O presente não é um tempo amnésico. É construído a pensar num futuro que queremos, com a memória do que fomos, com a certeza daquilo que ainda somos e que temos de descobrir a cada passo, a cada pergunta. Nem tudo caduca, nem tudo é novo. Não podemos escondermo-nos no passado da culpa, com medo do presente que pede transformação. Mas não podemos negar o passado de quem somos, de onde viemos, do que nos fez escolher aquelas cadeiras e optar por não comer carne vermelha. Porque nessa história estão pedaços de nós que não caducam, não têm prazo de validade e que, reconhecemos aliviados, não nos abandonaram, são a matéria de que precisamos para nos transformarmos. E aprendemos afinal que erros são cometidos, perdas são sofridas, mas não tivemos de deitar tudo fora, de nós aproveitámos o melhor e o mais forte e juntámos-lhe esta vontade de um futuro que não é o vale-tudo, porque indeterminado. O que permanece é o melhor de nós e temos de o passar a quem nos segue, juntamente com a vontade de mudar o que está mal, o que não faz sentido para nós, o que é perda de memória de uma vida que já foi diferente e que não tem de ser esta. 

E com a esperança. Sabemos que as nossas esperanças morrem a cada dia, tropeçam e estilhaçam-se no embate com a impossibilidade. Mas não podemos deixar os nossos nesta condição pós-humana de não ter esperança e de aceitar que é o que presente quiser. Porque o presente não quer nada, o presente é uma oferta. Nós é que queremos. 

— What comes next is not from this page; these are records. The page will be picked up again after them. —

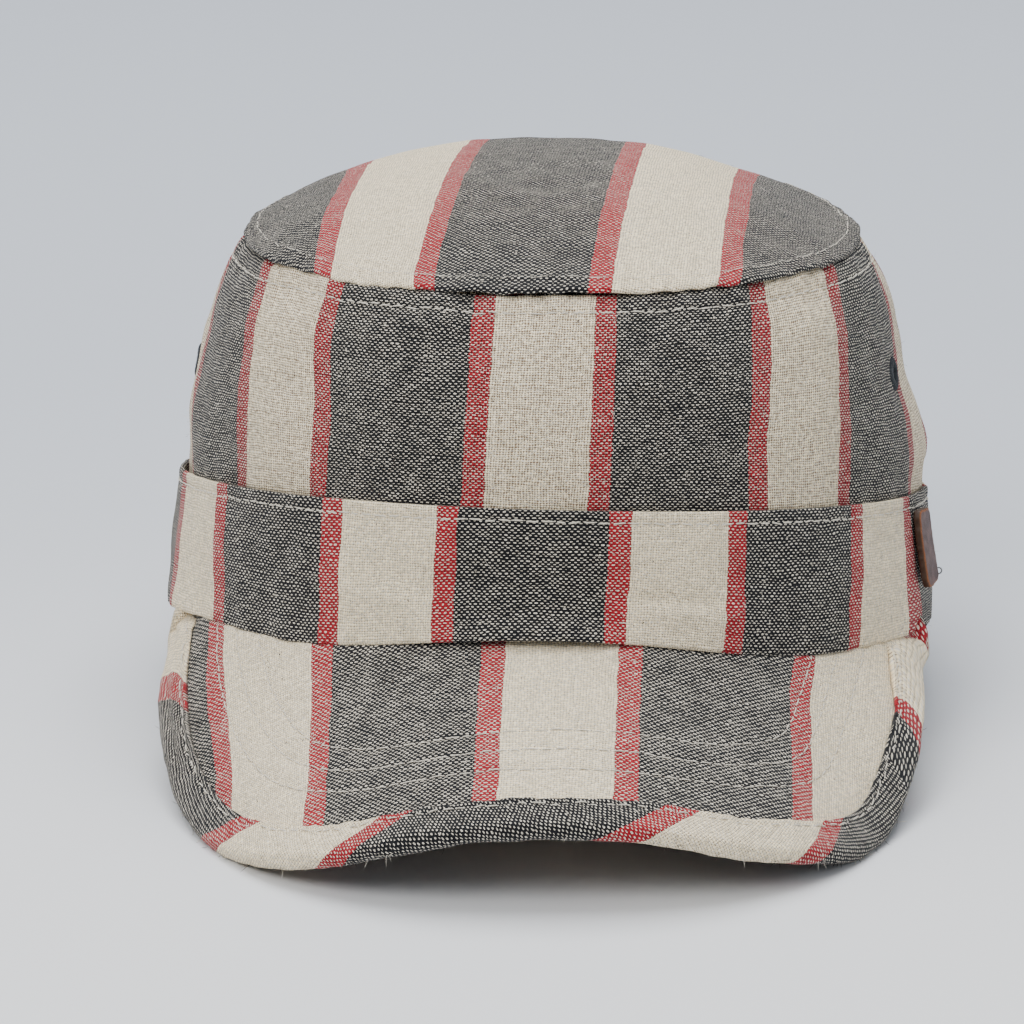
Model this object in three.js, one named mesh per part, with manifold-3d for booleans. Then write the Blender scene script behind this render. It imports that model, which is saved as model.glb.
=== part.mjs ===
// A cadet cap of striped cotton, standing empty on a table: a domed oval top, a wall round the
// crown, a band, a peak with a bound edge, two sewn eyelets and a leather tab on the band.
// Millimetres. +Z is up, the peak points along -Y, and angles run from the front (0) towards +X.
import * as THREE from 'three';
import { LoftGeometry } from 'three/addons/geometries/LoftGeometry.js';
import { mergeVertices } from 'three/addons/utils/BufferGeometryUtils.js';
import Module from 'manifold-3d';

const wasm = await Module();
wasm.setup();

// Cloth and seams
const CLOTH = 1.2;       // one wall of the crown, with its seam allowance
const GAP = 0.3;         // between two pieces that are sewn together
const SECTORS = 80;      // steps round the head

// How the empty cap stands: it leans back until the band's back edge rests
const LEAN = 11.4;
const PRESSED = 1.5;     // how much of the back edge the table presses flat

// Band: an upright strip round the head, 58 cm round inside
const BAND = {
  halfWidth: 90,
  halfLength: 100,
  squareness: 2.1,
  topInset: 2.05,
  height: 30.9,
  sideDrop: 2.3,
};

// Lower edge of the band: it rises over the middle of the peak and waves beside it
const BAND_HEM = [
  { angle: -180, height: 0.0 },
  { angle: -130, height: 0.3 },
  { angle: -90, height: 1.9 },
  { angle: -60, height: 2.0 },
  { angle: -35, height: 0.0 },
  { angle: 0, height: 3.0 },
  { angle: 35, height: -2.6 },
  { angle: 60, height: -2.5 },
  { angle: 90, height: -2.8 },
  { angle: 130, height: -0.4 },
  { angle: 180, height: 0.0 },
];

// Wall: it stands on the band, tucked behind its upper edge, and draws in under the top
const WALL = {
  tuck: 8,
  frontTop: 12.4,
  middleTop: 89.8,
  shoulder: 2.07,
  calmFoot: 0.12,
};

// Top: an oval panel with a soft dome
const TOP = {
  halfWidth: 72.5,
  halfLength: 83,
  squareness: 2.36,
  thickness: 1.3,
  rise: 17.0,
  flatness: 2.35,
  seamPull: 6,
  calmEdge: 10,
};

// Peak: a board covered in cloth, ruled from the band's lower edge to a rounded rim
const PEAK = {
  halfWidth: 87.1,
  reach: 150.6,
  back: 20,
  squareness: 2.73,
  shift: -2.7,
  turn: 0.5,
  board: 2.0,
  rootSpread: 60.4,
  rootEnds: 17.6,
  rootEase: 5,
  rootInset: 0.6,
  rootDrop: 1.3,
  rootDropAtEnds: 0.7,
  leftEnd: -0.955,
  rightEnd: 0.94,
  steps: 44,
};

// Height of the rim above the table: it arches between its two corners, which the cap's weight
// presses flat
const PEAK_RIM = [
  { angle: -90, height: 23.0 },
  { angle: -70, height: 5.5 },
  { angle: -50, height: -0.5 },
  { angle: -28, height: 4.6 },
  { angle: 0, height: 15.3 },
  { angle: 28, height: 5.8 },
  { angle: 50, height: -0.5 },
  { angle: 70, height: 10.5 },
  { angle: 90, height: 18.0 },
];

// Binding: a bias strip folded round the edge of the peak
const BINDING = {
  cloth: 1.0,
  width: 9.3,
  roll: 0.6,
  rootClearance: 1.6,
  steps: 52,
};

// Sewn eyelets, one on each side of the wall
const EYELET = {
  radius: 4.3,
  hole: 1.5,
  thickness: 2.2,
  round: 0.5,
  sides: 20,
  drill: 12,
};
const EYELET_LEFT = { angle: -84.5, up: 0.46 };
const EYELET_RIGHT = { angle: 71, up: 0.495 };

// Leather tab, sewn upright on the band, with its lower end curled away
const TAB = {
  fromAngle: 67.3,
  toAngle: 73.7,
  bottom: 8.3,
  top: 25.3,
  leather: 1.7,
  curl: 1.4,
  curlPower: 1.5,
  rows: [0, 0.2, 0.4, 0.7, 1],
  steps: 5,
};

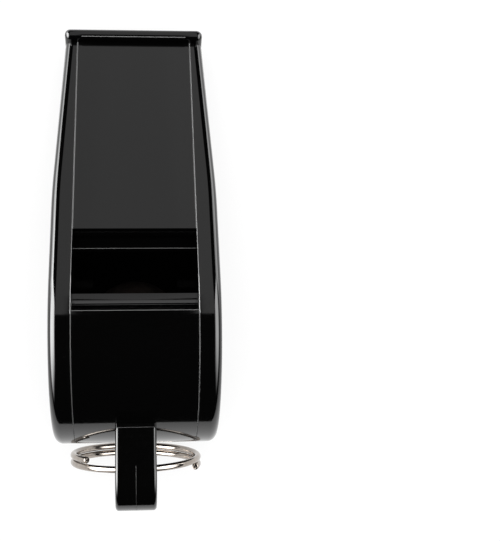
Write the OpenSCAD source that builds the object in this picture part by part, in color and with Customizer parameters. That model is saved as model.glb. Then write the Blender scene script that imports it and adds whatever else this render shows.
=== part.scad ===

E queremos o presente e queremos o futuro, cheios de passado, não feito lastro, mas feito impulsão. E queremos a ousadia do conjuntivo, num se atrevido que não nos dá respostas, mas nos deixa, ainda assim, sonhar. E em querendo, podemos querer um gerúndio, prolongado, nunca começado, nunca acabado. Teria sido diferente. É um modo complexo. E um tempo. A simplicidade do indicativo não nos obriga a mudar. Apenas a ser.